# Where do induced electric fields originate from and end?

Electric fields originate from charges. But according to faraday's law $$\nabla \times E = - \dfrac{\partial B}{\partial t}$$ changing magnetic fields creates electric fields. How do these electric fields form a loop, doesn't the first law state that electric fields do not form closed loops? Where does this induced electric field originate and end? (and don't eddy currents flow in circles?)

• @ggcg So are electric fields nom conservative? Feb 28, 2020 at 14:53
• @NickD. This statement is not true. If there are no charges around there doesn't need to be an Electric field around. This is one possibility.
– user196418
Feb 28, 2020 at 14:56
• @AravindhVasu, why would they be non conservative just because they do not have a source? Magnetic fields never terminate and motion in their presence is conservative, and well as the field energy.

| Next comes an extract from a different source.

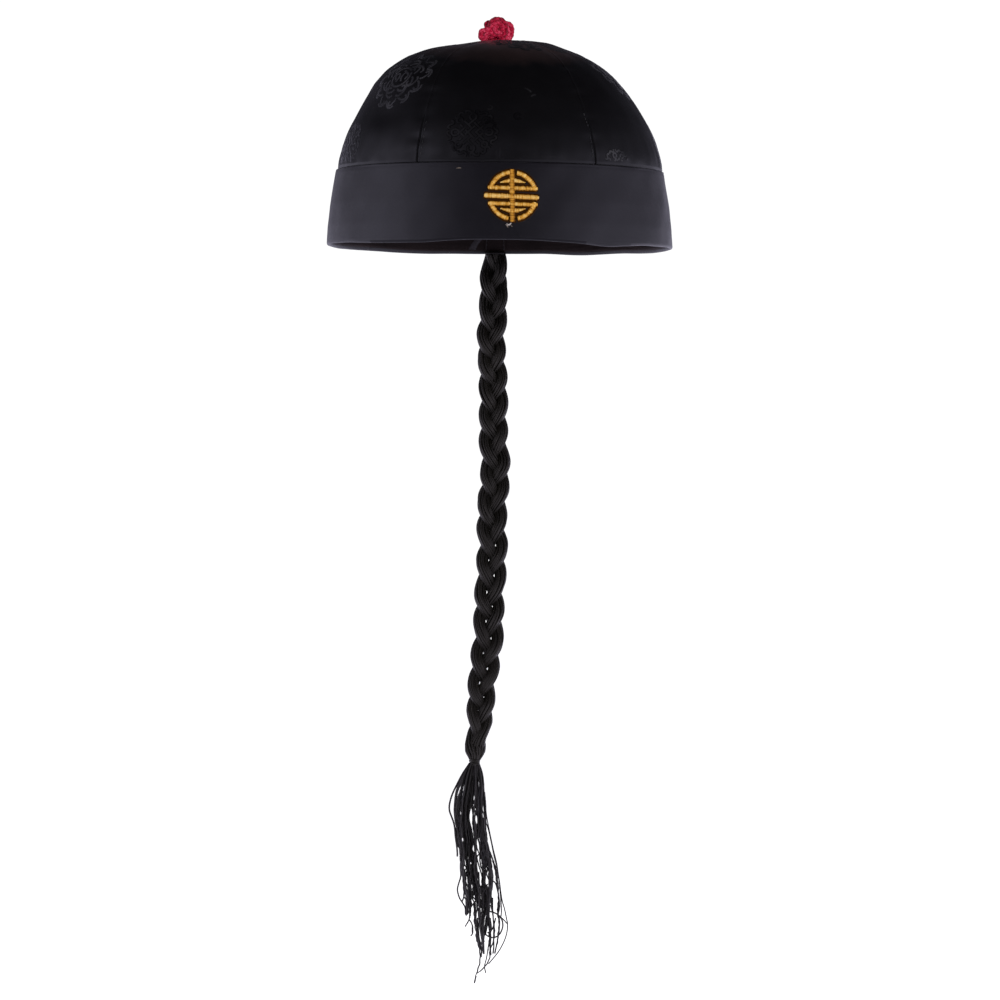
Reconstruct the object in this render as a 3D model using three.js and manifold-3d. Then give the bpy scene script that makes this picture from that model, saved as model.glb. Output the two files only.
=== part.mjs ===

Can you connect your questions to some reasoning? In the case of induced E and B the energy is transferred between the 2 fields. In the case of a given B(t) the energy is provided by whatever generator is controlling the B(t) field.
– user196418
Feb 28, 2020 at 14:58
• @ggcg Do Kirchoff's law hold when there's a changing electric field in our circuit? youtu.be/LzT_YZ0xCFY Feb 28, 2020 at 15:01
• @ggcg, You should be sure you understand the meaning of the term conservative field? Feb 28, 2020 at 16:22

In a footnote in page 305 of Introduction to Electrodynamics (3rd ed.) by Griffiths, the author writes the following:

You could, I suppose, introduce an entirely new word to denote the field generated by changing $$\mathbf{B}$$. Electrodynamics would then involve three fields:

1. $$\mathbf{E}$$ fields, produced by electric charges, satisfying $$\nabla \cdot \mathbf{E} = \frac{\rho}{\epsilon_0}$$ and $$\nabla \times \mathbf{E} = 0$$ .
2. $$\mathbf{B}$$ fields, produced by electric currents, satisfying $$\nabla \cdot \mathbf{B} = 0$$ and $$\nabla \times \mathbf{B} = \mu_0\mathbf{J}$$.
3. $$\mathbf{G}$$ fields, produced by changing magnetic fields, satisfying $$\nabla \cdot \mathbf{G} = 0$$ and $$\nabla \times \mathbf{G} = -\frac{\partial \mathbf{B}}{\partial t}$$.

Because $$\mathbf{E}$$ and $$\mathbf{G}$$ exert forces in the same way [$$\mathbf{F} = q(\mathbf{E} + \mathbf{G})$$], it is tidier to regard their sum as a single entity and call the whole thing "the electric field."

• By "first law", I assume you mean Gauss' law which states the following.
$$\nabla \cdot \mathbf{E}= \frac{\rho}{\epsilon_0}$$ This equation doesn't hold for the $$\mathbf{G}$$ fields (borrowing the author's usage of the word) as is evident from the third point of the footnote: $$\nabla \cdot \mathbf{G}=0$$. It is the $$\mathbf{E}$$ fields that don't form closed loops, since $$\nabla \times \mathbf{E}=0$$.
• Yes, $$\mathbf{G}$$ is not a conservative vector field in the presence of time varying magnetic fields. This can be seen from the following.
$$\oint_C \mathbf{G}\cdot d\mathbf{l}=-\int_S \frac{\partial \mathbf{B}}{\partial t} \cdot d\mathbf{A}$$ Furthermore, you may want to look at this answer that discusses when the Lorentz force field is conservative.

What is the so called "first law" you are referring to?

As the equation suggests the "source" or origin of the induced field is a change in magnetic field, or magnetic flux. These E fields do not terminate on point sources, they circulate like B fields closing in on themselves.

If you are thinking about Coulomb's law, or the differential equation that states

div(E) is proportional to charge density,

this is an electrostatics law (statics meaning all charges are at rest, held at fixed positions, and there is no time dependence). The electrostatic field line terminate at source points, charges. The case you are asking about involves time dependent changes so the behavior of static field lines does not apply here.

• So are electric fields nom conservative? Feb 28, 2020 at 14:57
• Please see my comment to your question. I am having a hard time understanding how you are drawing that conclusion.
– user196418
Feb 28, 2020 at 14:59
• @AravindhVasu, correct. Electrostatic fields are conservative. In general, the electric field is not always conservative. Feb 28, 2020 at 16:13
• $\nabla \cdot \mathbf{E} = \frac {\rho} {\varepsilon_0}$ is not restricted to electrostatics. It is a general rule (one of Maxwell's equations) in classical EM. Feb 28, 2020 at 16:17
• @ThePhoton How can electric field both diverge into a sink and also form a loop?
– user240696
Feb 28, 2020 at 16:20